Reproduce the material that follows, please, but only from its first line to the line containing "deburr = 0.3; // [0.1:0.1:0.5]", inclusive.

>> BEGIN

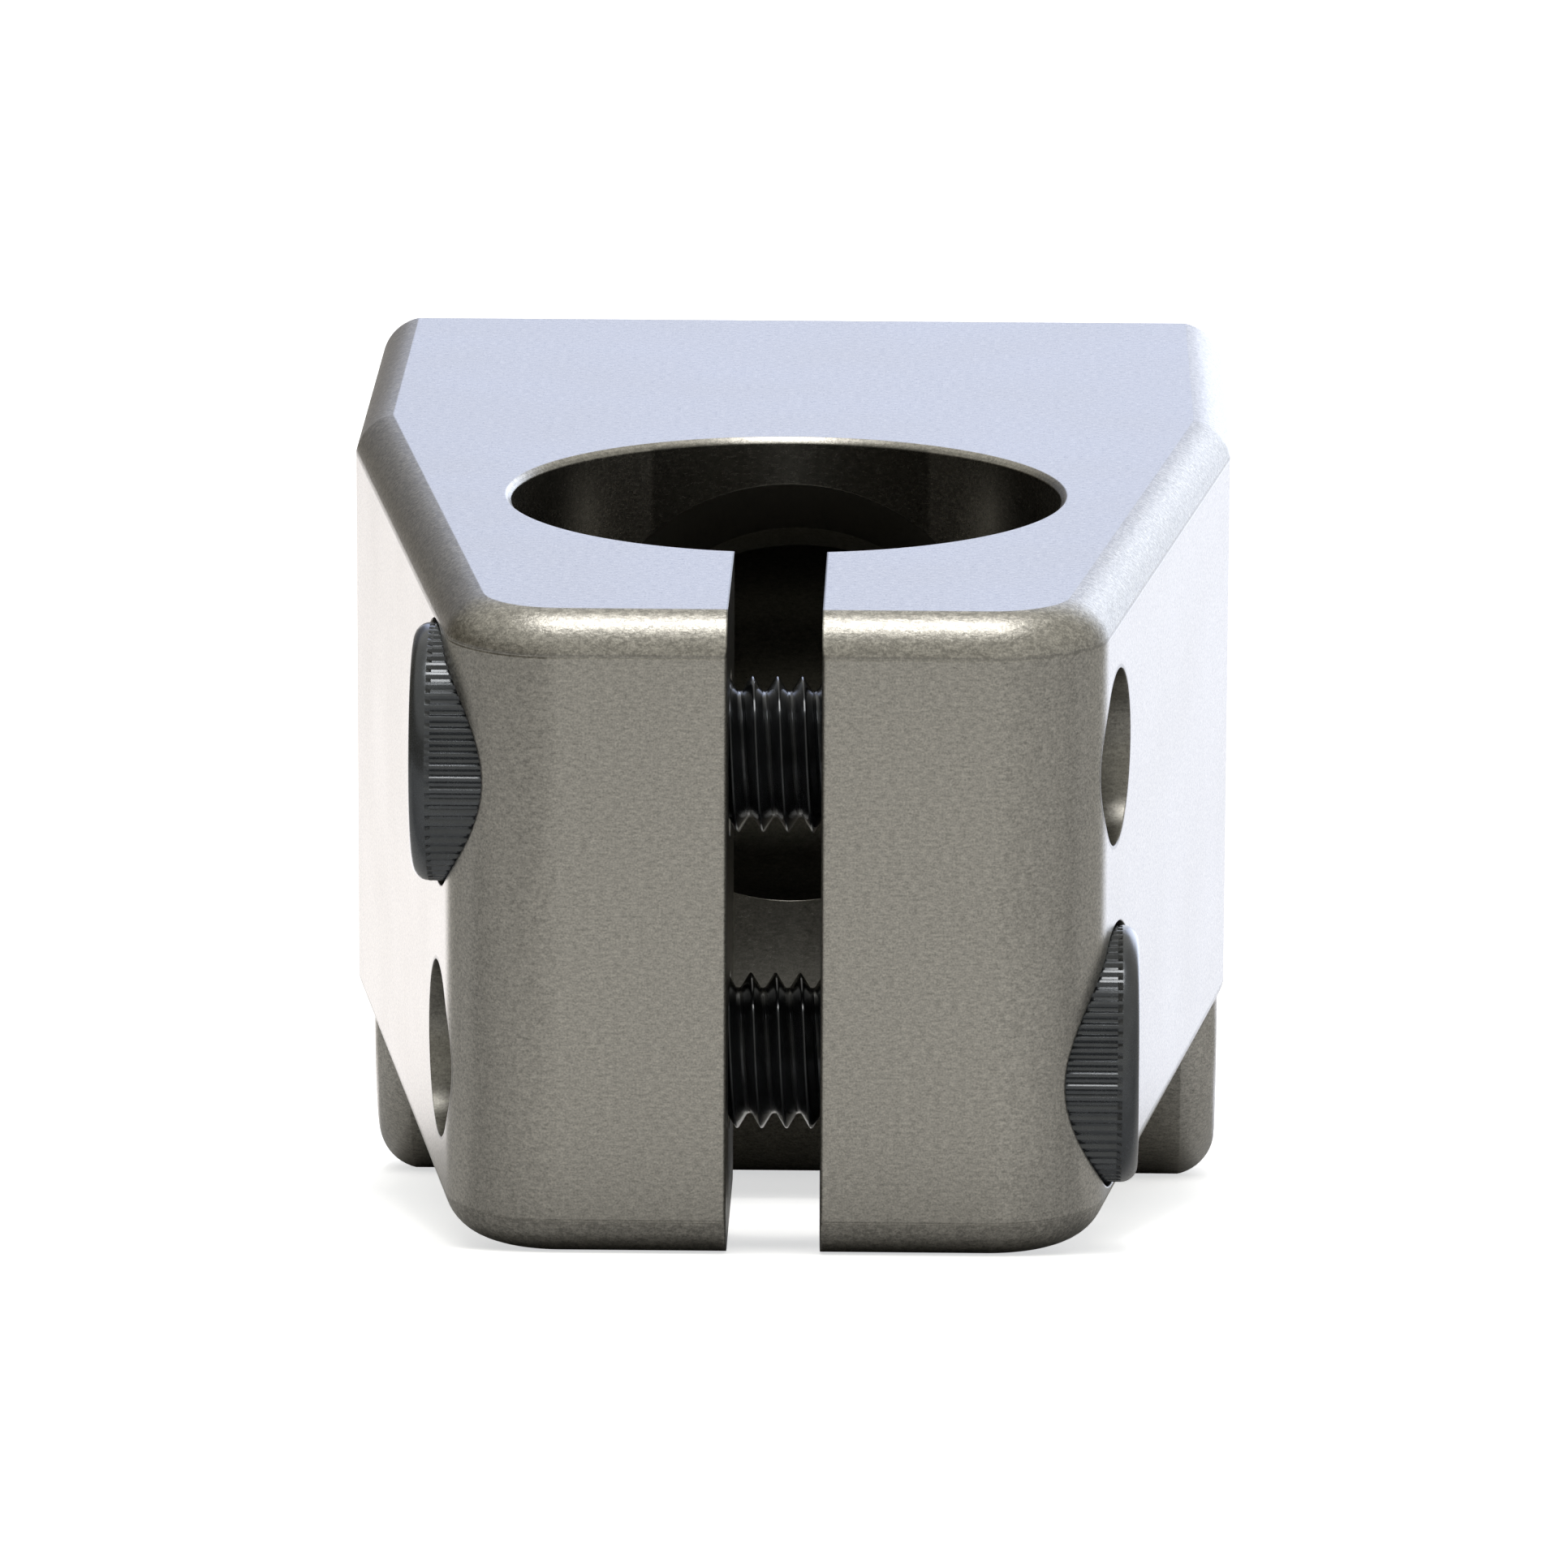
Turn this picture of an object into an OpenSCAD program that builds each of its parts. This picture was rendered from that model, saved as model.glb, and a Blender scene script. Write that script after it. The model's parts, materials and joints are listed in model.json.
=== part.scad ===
// Threadless bicycle handlebar stem with a front-loading handlebar clamp.
// The origin is on the steerer axis at half the height of the steerer clamp.
// +Z is the steerer axis, +Y points forward to the handlebar, +X lies along the handlebar.

/* [Steerer clamp] */
// Diameter of the steerer bore
steerer_d = 28.6; // [25.4:0.1:28.6]
// Height of the steerer clamp
clamp_h = 33; // [31:0.5:36]
// Distance from the steerer axis back to the rear face
rear_y = 30; // [29:0.5:31]
// Half width of the block at its rear corners
rear_half_w = 16.75; // [16.5:0.25:17.5]
// Radius of the upright rear corners
corner_r = 6; // [5:0.5:7]
// Rounding along the top and bottom edges
edge_r = 2; // [1:0.25:2.5]
// Angle at which each side flares towards the handlebar
flare = 8.8; // [8:0.2:10]
// Width of the slot that lets the clamp close
slot_w = 4.7; // [4:0.1:5]
// Small chamfer on slot and bore edges
deburr = 0.3; // [0.1:0.1:0.5]

/* [Handlebar clamp] */
// Diameter of the handlebar
bar_d = 22.2; // [22.2:0.1:22.4]
// Reach from the steerer axis to the handlebar axis
reach = 48; // [46:0.5:52]
// Distance from the top plane down to the handlebar axis
bar_drop = 24; // [22:0.5:25]
// Width of the clamp along the handlebar
bar_clamp_w = 47; // [45:0.5:50]
// Thickness of the lower lobe behind the parting face
lobe_t = 13.8; // [12:0.2:16]
// Radius of the lower rear corner of the lobe
lobe_r = 10; // [8:0.5:12]
// Radius of the hollow between the underside and the lobe
hollow_r = 5; // [3:0.5:5]
// Gap between the body and the faceplate
plate_gap = 2; // [1:0.25:3]
// Radius of the core bored from the handlebar clamp into the steerer clamp
core_r = 10.3; // [9.5:0.1:10.3]
// Angle at which the core rises towards the steerer clamp
core_rise = 16.5; // [15:0.5:16.5]

/* [Faceplate] */
// Half height of the faceplate
plate_half_h = 22; // [21:0.25:22]
// Radius of the crown over the handlebar
crown_r = 16.5; // [16:0.25:17]
// Thickness of the plate under its screw heads
seat_t = 8; // [7:0.5:9]

/* [Screws] */
// Height of each steerer screw above or below the middle
screw_z = 7.7; // [7.2:0.1:8.2]
// Distance from the rear face in to the steerer screws
screw_in = 8.2; // [7.8:0.1:8.6]
// Distance from the middle out to the steerer screw seats
screw_seat = 10.3; // [10:0.1:11]
// Length of a steerer screw under its head
screw_len = 25; // [22:1:26]
// Spread of the faceplate screws along the handlebar
plate_screw_x = 15.75; // [14:0.25:16]
// Distance of the faceplate screws above and below the handlebar axis
plate_screw_z = 15.5; // [15:0.1:15.8]
// Length of a faceplate screw under its head
plate_screw_len = 20; // [16:1:22]

/* [Hidden] */

top_z = clamp_h / 2;
bar_z = top_z - bar_drop;
bar_half_w = bar_clamp_w / 2;
part_y = reach - plate_gap / 2;
plate_y = reach + plate_gap / 2;
seat_y = plate_y + seat_t;
lobe_y = part_y - lobe_t;
lobe_bottom = bar_z - (top_z - bar_z);
screw_y = screw_in - rear_y;
blend_r = 4;
end_r = 1.2;
past = 5;
large_r = 8;
bore_fn = 96;
hull_fn = 32;

// Sizes of one socket head cap screw: thread diameter, pitch, head diameter, head height,
// hexagon across flats, socket depth
M8 = [8, 1.25, 13, 8, 6, 4];
M6 = [6, 1, 10, 6, 5, 3];
counterbore_play = 0.25;
hole_play = 0.25;
thread_play = 0.07;
tap_end = 13.5;
relief_r = 4.5;
tap_depth = 12;

// Half width of the flared side, measured at a distance y along the stem
function side_x(y) = rear_half_w + tan(flare) * (y + rear_y - corner_r);

// Middle of a disc of radius r that touches the flared side at a distance y along the stem
function side_centre(r, y) = side_x(y) - r / cos(flare);

// Distance along the stem at which a disc of radius r touches both the flare and the end face
function flare_end(r) =
    (bar_half_w - r + r / cos(flare) - rear_half_w) / tan(flare) + corner_r - rear_y;

// Upright disc of radius r between z0 and z1 with both rims rounded
module rounded_disc(r, z0, z1, rim) {
    rotate_extrude($fn = r > large_r ? 2 * hull_fn : hull_fn)
        intersection() {
            translate([-r, z0]) offset(rim, $fn = hull_fn) offset(-rim) square([2 * r, z1 - z0]);
            translate([0, z0]) square([r, z1 - z0]);
        }
}

// Rod of radius r along the handlebar direction with both rims rounded, at the place [y, z]
module rounded_rod(r, width, rim, place) {
    translate([0, place[0], place[1]])
        rotate([0, 90, 0])
            rounded_disc(r, -width / 2, width / 2, rim);
}

// Cylinder along the handlebar direction at the place [y, z]
module cross_bore(r, length, place) {
    translate([0, place[0], place[1]])
        rotate([0, 90, 0])
            cylinder(h = length, r = r, center = true, $fn = bore_fn);
}

// Flared block that holds the steerer and carries the handlebar clamp
module block() {
    hull()
        for (side = [-1, 1]) {
            translate([side * side_centre(corner_r, corner_r - rear_y), corner_r - rear_y, 0])
                rounded_disc(corner_r, -top_z, top_z, edge_r);
            translate([side * (bar_half_w - blend_r), flare_end(blend_r), 0])
                rounded_disc(blend_r, -top_z, top_z, edge_r);
            translate([side * (bar_half_w - edge_r), part_y + past, 0])
                rounded_disc(edge_r, -top_z, top_z, edge_r - 0.001);
        }
}

// Lower half of the handlebar clamp, which hangs below the block
module lobe() {
    hull() {
        rounded_rod(lobe_r, bar_clamp_w, edge_r, [lobe_y + lobe_r, lobe_bottom + lobe_r]);
        for (y = [lobe_y + blend_r, part_y + past], z = [lobe_bottom + lobe_r, bar_z + blend_r])
            rounded_rod(blend_r, bar_clamp_w, edge_r, [y, z]);
        rounded_rod(blend_r, bar_clamp_w, edge_r, [part_y + past, lobe_bottom + blend_r]);
    }
}

// Concave web between the underside of the block and the back of the lobe
module hollow_web() {
    width = bar_clamp_w - 2 * edge_r;
    rotate([90, 0, 90])
        linear_extrude(height = width, center = true)
            difference() {
                translate([lobe_y - hollow_r, -top_z - hollow_r])
                    square([hollow_r + edge_r, hollow_r + edge_r]);
                translate([lobe_y - hollow_r, -top_z - hollow_r])
                    circle(hollow_r, $fn = bore_fn);
                translate([lobe_y, -top_z - 2 * hollow_r])
                    square([edge_r * 2, hollow_r]);
            }
}

// Upright steerer bore with a fine chamfer at each end
module steerer_bore() {
    cylinder(h = clamp_h + 2 * past, d = steerer_d, center = true, $fn = bore_fn);
    for (end = [0, 1])
        mirror([0, 0, end])
            translate([0, 0, top_z - deburr])
                cylinder(h = 2 * deburr, d1 = steerer_d, d2 = steerer_d + 4 * deburr, $fn = bore_fn);
}

// Upright slot from the steerer bore to the rear face, chamfered at the rear
module clamp_slot() {
    half = slot_w / 2;
    linear_extrude(height = clamp_h + 2 * past, center = true)
        polygon([
            [-half, 0], [-half, deburr - rear_y], [-half - deburr - past, -rear_y - past],
            [half + deburr + past, -rear_y - past], [half, deburr - rear_y], [half, 0]
        ]);
}

// Handlebar bore with a chamfer at each end
module bar_bore() {
    cross_bore(bar_d / 2, bar_clamp_w + 2 * past, [reach, bar_z]);
    for (end = [0, 1])
        mirror([end, 0, 0])
            translate([bar_half_w - 2 * deburr, reach, bar_z])
                rotate([0, 90, 0])
                    cylinder(h = 4 * deburr, d1 = bar_d, d2 = bar_d + 8 * deburr, $fn = bore_fn);
}

// Lightening core from the middle of the handlebar bore into the steerer bore
module core() {
    translate([0, reach, bar_z])
        rotate([90 - core_rise, 0, 0])
            cylinder(h = reach, r = core_r, $fn = bore_fn);
}

// Stepped hole for one steerer screw, with its head towards the given side
module steerer_screw_hole(side, z) {
    translate([0, screw_y, z])
        rotate([0, side * 90, 0]) {
            translate([0, 0, screw_seat])
                cylinder(h = bar_half_w, d = M8[2] + 2 * counterbore_play, $fn = bore_fn);
            cylinder(h = screw_seat + 1, d = M8[0] + 2 * hole_play, $fn = bore_fn);
            rotate([180, 0, 0]) {
                cylinder(h = tap_end + 1, d = M8[0], $fn = bore_fn);
                translate([0, 0, tap_end])
                    cylinder(h = bar_half_w, r = relief_r, $fn = bore_fn);
            }
        }
}

// Runs its children at each faceplate screw axis: [side, level]
module at_plate_screw(side, level) {
    translate([side * plate_screw_x, seat_y, bar_z + level * plate_screw_z])
        rotate([-90, 0, 0])
            children();
}

module stem_body() {
    color([0.80, 0.80, 0.80])
        difference() {
            union() {
                block();
                lobe();
                hollow_web();
            }
            translate([-bar_clamp_w, part_y, -bar_clamp_w])
                cube([2 * bar_clamp_w, bar_clamp_w, 2 * bar_clamp_w]);
            steerer_bore();
            clamp_slot();
            bar_bore();
            core();
            steerer_screw_hole(-1, screw_z);
            steerer_screw_hole(1, -screw_z);
            for (side = [-1, 1], level = [-1, 1])
                at_plate_screw(side, level)
                    translate([0, 0, -seat_t - plate_gap - tap_depth])
                        cylinder(h = tap_depth + 1, d = M6[0], $fn = bore_fn);
        }
}

module faceplate() {
    flank_r = 4;
    color([0.80, 0.80, 0.80])
        difference() {
            hull() {
                rounded_rod(crown_r, bar_clamp_w, end_r, [reach, bar_z]);
                for (level = [-1, 1])
                    rounded_rod(flank_r, bar_clamp_w, end_r,
                        [seat_y - flank_r + 1, bar_z + level * (plate_half_h - flank_r)]);
                for (level = [-1, 1])
                    rounded_rod(edge_r, bar_clamp_w, end_r,
                        [plate_y - past, bar_z + level * (plate_half_h - edge_r)]);
            }
            translate([-bar_clamp_w, plate_y - 2 * bar_clamp_w, -bar_clamp_w])
                cube([2 * bar_clamp_w, 2 * bar_clamp_w, 2 * bar_clamp_w]);
            bar_bore();
            for (side = [-1, 1], level = [-1, 1])
                at_plate_screw(side, level) {
                    cylinder(h = bar_drop, d = M6[2] + 2 * counterbore_play, $fn = bore_fn);
                    translate([0, 0, -seat_t - 1])
                        cylinder(h = seat_t + 2, d = M6[0] + 2 * hole_play, $fn = bore_fn);
                }
        }
}

// Socket head cap screw of the given sizes, with its seat at z = 0 and its head above
module cap_screw(size, length) {
    crest_r = size[0] / 2 - thread_play;
    root_r = crest_r - 0.6 * size[1];
    turns = floor((length - size[1]) / size[1]);
    head_r = size[2] / 2;
    rim = 0.8;
    color([0.12, 0.12, 0.13])
        difference() {
            rotate_extrude($fn = bore_fn)
                polygon([
                    [0, -length],
                    [root_r, -length],
                    for (turn = [turns - 1:-1:0], point = [[root_r, 0.94], [crest_r, 0.56],
                            [crest_r, 0.44], [root_r, 0.06]])
                        [point[0], -(turn + 0.5 + point[1]) * size[1]],
                    [crest_r, 0],
                    [head_r, 0],
                    [head_r, size[3] - rim],
                    [head_r - rim, size[3]],
                    [0, size[3]]
                ]);
            translate([0, 0, size[3] - size[5]])
                cylinder(h = size[5] + 1, d = size[4] / cos(30), $fn = 6);
        }
}

// Steerer screw with its head towards the given side
module steerer_screw(side, z) {
    translate([0, screw_y, z])
        rotate([0, side * 90, 0])
            translate([0, 0, screw_seat])
                cap_screw(M8, screw_len);
}

module faceplate_screw(side, level) {
    at_plate_screw(side, level) cap_screw(M6, plate_screw_len);
}

stem_body();
faceplate();
steerer_screw(-1, screw_z);  // steerer_screw_upper
steerer_screw(1, -screw_z);  // steerer_screw_lower
faceplate_screw(-1, 1);  // faceplate_screw_upper_left
faceplate_screw(1, 1);  // faceplate_screw_upper_right
faceplate_screw(-1, -1);  // faceplate_screw_lower_left
faceplate_screw(1, -1);  // faceplate_screw_lower_right
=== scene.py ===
"""Looks of a threadless bicycle handlebar stem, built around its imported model."""

import json
import math
from collections import namedtuple

import bmesh
import bpy
from mathutils import Matrix, Vector


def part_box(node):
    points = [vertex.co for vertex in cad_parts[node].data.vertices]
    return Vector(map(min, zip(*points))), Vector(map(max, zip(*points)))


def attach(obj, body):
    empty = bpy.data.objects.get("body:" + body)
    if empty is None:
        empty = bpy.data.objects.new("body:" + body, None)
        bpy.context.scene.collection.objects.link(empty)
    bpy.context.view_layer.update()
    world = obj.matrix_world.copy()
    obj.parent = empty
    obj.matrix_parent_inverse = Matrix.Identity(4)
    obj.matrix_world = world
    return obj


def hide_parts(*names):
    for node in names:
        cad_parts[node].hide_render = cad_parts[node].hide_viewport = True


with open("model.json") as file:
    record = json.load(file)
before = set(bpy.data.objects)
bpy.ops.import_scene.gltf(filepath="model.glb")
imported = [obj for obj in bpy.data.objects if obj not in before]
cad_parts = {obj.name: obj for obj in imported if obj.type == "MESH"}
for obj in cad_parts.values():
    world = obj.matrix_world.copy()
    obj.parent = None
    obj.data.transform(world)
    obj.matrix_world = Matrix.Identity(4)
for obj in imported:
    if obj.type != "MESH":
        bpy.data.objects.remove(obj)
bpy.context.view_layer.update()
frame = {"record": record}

bl_info = {
    "name": "Handlebar Stem",
    "version": (1, 0, 0),
    "blender": (4, 5, 0),
    "location": "View3D > Sidebar > Stem",
    "description": "Builds a bicycle handlebar stem, its screws and its studio",
    "category": "Object",
}

MM = 0.001
RIM_CREASE = 12.0  # degrees at which a rounded rim meets the flat faces
MOUNTS = {mount["name"]: mount for mount in frame["record"]["mounts"]}
JOINTS = {joint["name"]: joint for joint in frame["record"]["behaviour"]["joints"]}
STEERER_R = MOUNTS["steerer_clamp"]["dims"]["r_mm"] * MM
BAR_R = MOUNTS["bar_clamp"]["dims"]["r_mm"] * MM
BAR_PLACE = Vector(MOUNTS["bar_clamp"]["pos_m"]) / MM  # middle of the handlebar bore, mm
BODY_LOW, BODY_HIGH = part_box("stem_body")
PLATE_LOW, PLATE_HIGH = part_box("faceplate")
STEERER_SCREWS = ("steerer_screw_upper", "steerer_screw_lower")
PLATE_SCREWS = tuple(
    f"faceplate_screw_{level}_{side}" for level in ("upper", "lower") for side in ("left", "right")
)


def screw_place(name):
    """Place of a screw's joint, in millimetres."""
    return Vector(JOINTS[name + "_turn"]["pos_m"]) / MM


# ---------------------------------------------------------------- settings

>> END

- [The result]
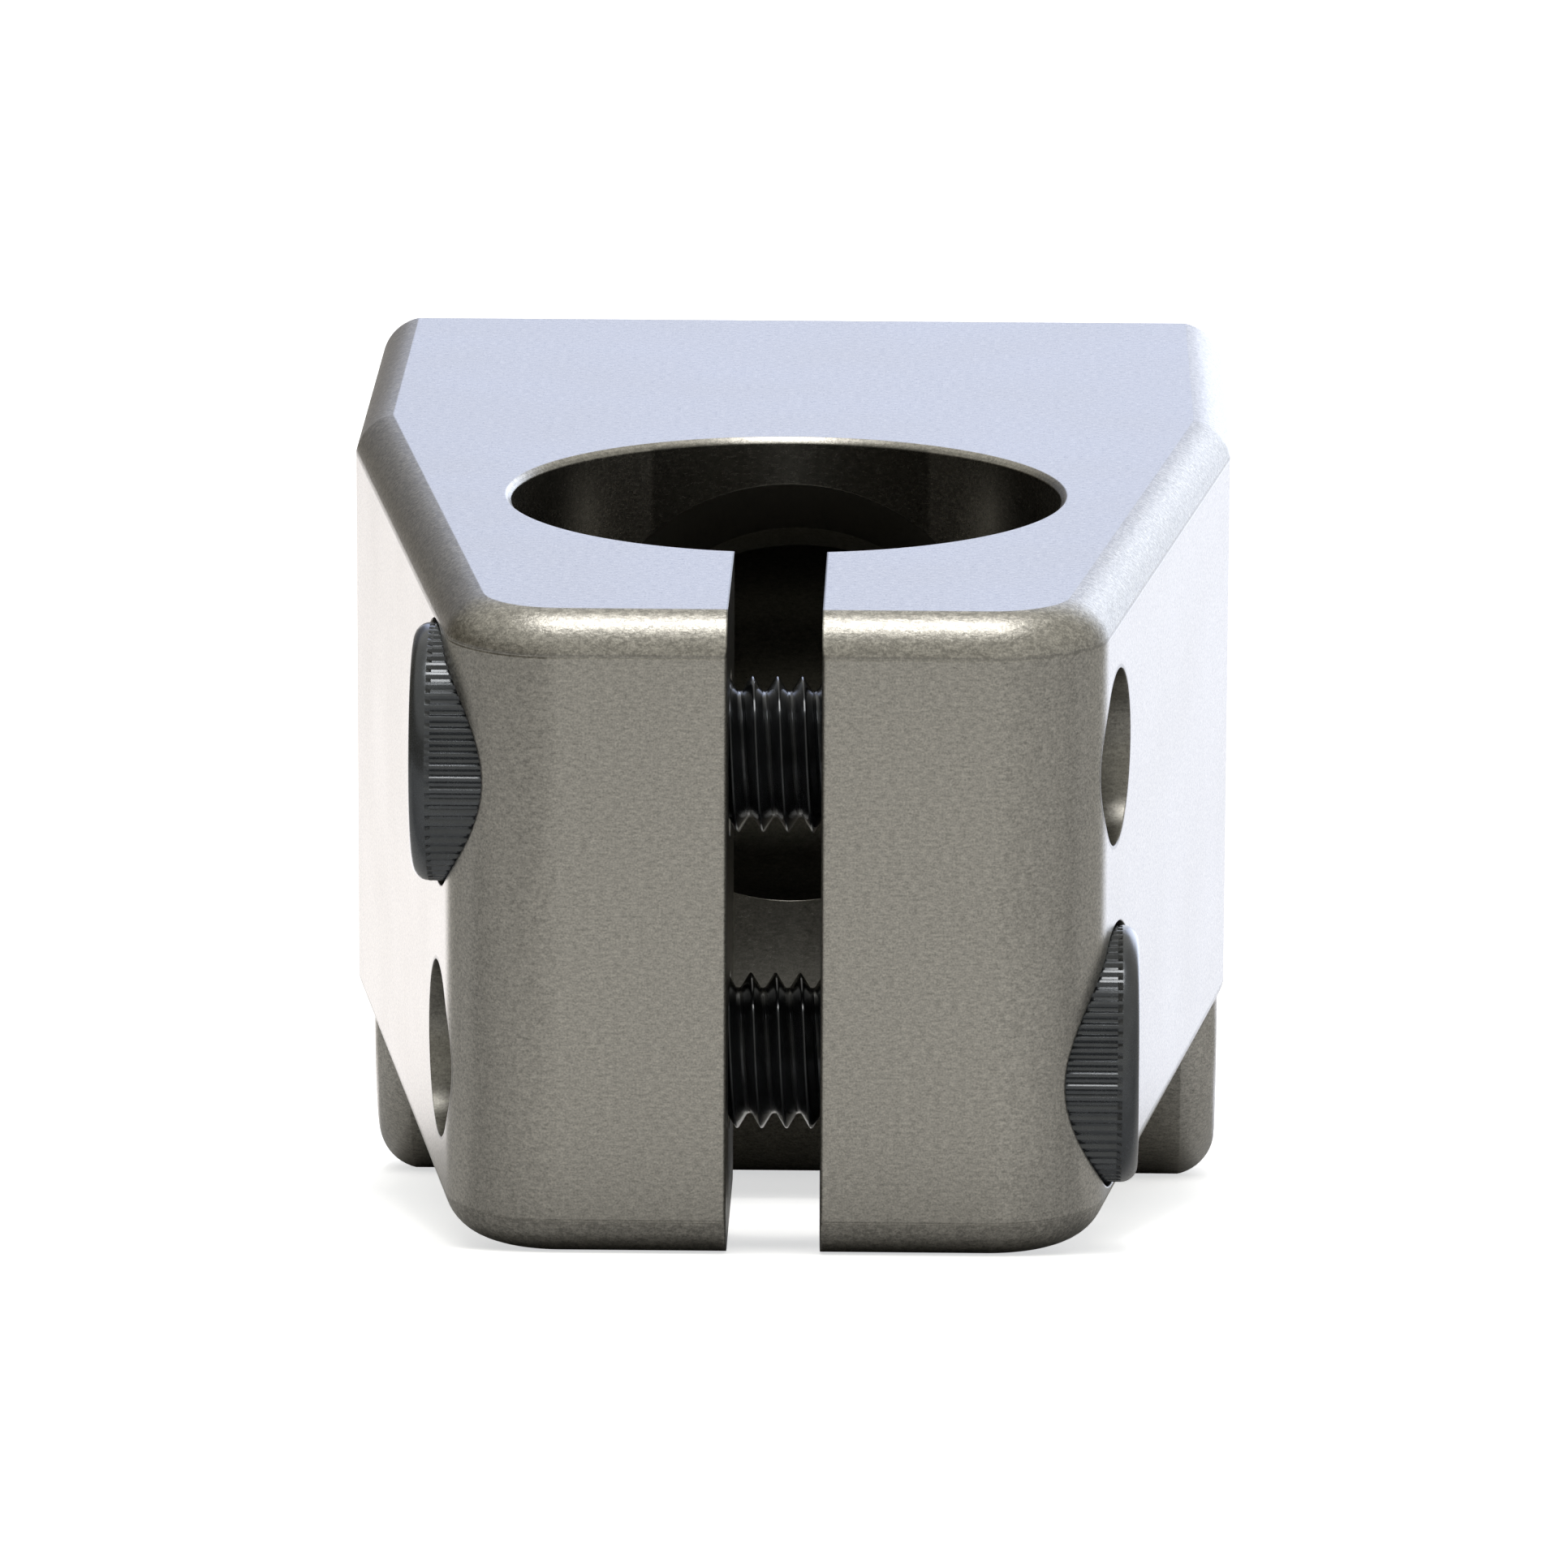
Turn this picture of an object into an OpenSCAD program that builds each of its parts. This picture was rendered from that model, saved as model.glb, and a Blender scene script. Write that script after it. The model's parts, materials and joints are listed in model.json.
=== part.scad ===
// Threadless bicycle handlebar stem with a front-loading handlebar clamp.
// The origin is on the steerer axis at half the height of the steerer clamp.
// +Z is the steerer axis, +Y points forward to the handlebar, +X lies along the handlebar.

/* [Steerer clamp] */
// Diameter of the steerer bore
steerer_d = 28.6; // [25.4:0.1:28.6]
// Height of the steerer clamp
clamp_h = 33; // [31:0.5:36]
// Distance from the steerer axis back to the rear face
rear_y = 30; // [29:0.5:31]
// Half width of the block at its rear corners
rear_half_w = 16.75; // [16.5:0.25:17.5]
// Radius of the upright rear corners
corner_r = 6; // [5:0.5:7]
// Rounding along the top and bottom edges
edge_r = 2; // [1:0.25:2.5]
// Angle at which each side flares towards the handlebar
flare = 8.8; // [8:0.2:10]
// Width of the slot that lets the clamp close
slot_w = 4.7; // [4:0.1:5]
// Small chamfer on slot and bore edges
deburr = 0.3; // [0.1:0.1:0.5]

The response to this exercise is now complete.